Monday, February 18, 2008

Obama's Oratory

Hillary's accusation that Obama stole key phrases from speeches by Massachusetts Governor Deval Patrick is significant because it has the potential to strike at the heart of Obama's central political asset, namely the widespread perception (held even by those who don't share his views) that he's a "man of integrity."
Is it acceptable to borrow language from another politician, without attribution, and then, when called out, explain it by saying that the guy who first spoke the words said I could use it? The fact that Deval himself laughs off the accusation and supports Obama's use of the material takes a lot of the edge off Clinton's charge. Will some black voters view Hillary's accusation as yet another playing of the race card? ("Tell the white girl to leave the two brothers alone.")

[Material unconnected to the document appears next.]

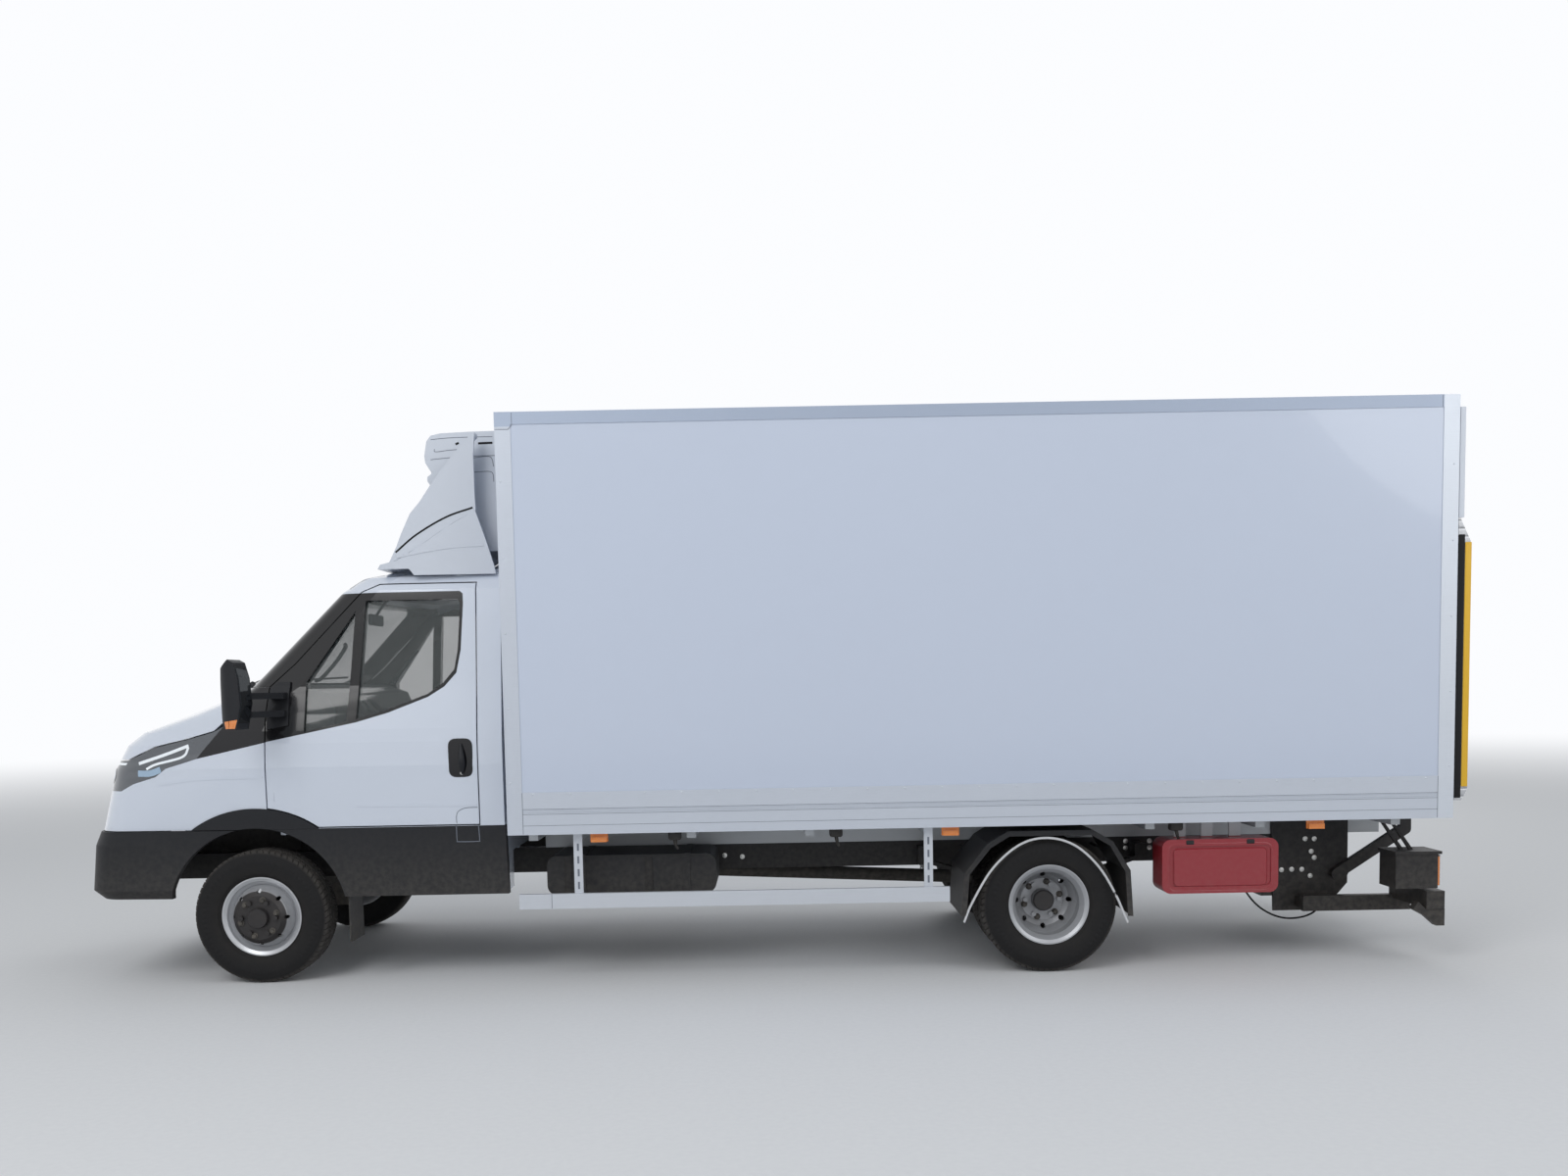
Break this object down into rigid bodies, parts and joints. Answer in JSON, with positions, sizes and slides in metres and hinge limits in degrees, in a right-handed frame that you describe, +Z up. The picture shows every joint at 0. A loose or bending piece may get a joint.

The key political question is whether Hillary's punch will resonate with upper income, well educated white voters who comprise a significant portion of Obama's coalition. On the eve of Wisconsin's pivotal primary, will Madison liberals with masters and doctoral degrees view Obama's use of Patrick's words as "plagiarism" or as a matter of rhetorical resonance between two articulate African American politicians? Much will depend on how both campaigns spin the issue in the hours before Wisconsin voters go to the polls. And on whether the mainstream media sides with Obama or Clinton. 
As usual, Clinton's argument comes with no small degree of hypocrisy. She shamelessly lifted these phrases from Obama: "It's time to turn the page," "I'm fired up and ready to go," and "Yes we can!" 
UPDATE: Obama has acknowledged he "should have" credited Patrick. Will Hillary make the same concession to Obama? Put your overcoat on when that happens. It will be a frigid day in hell.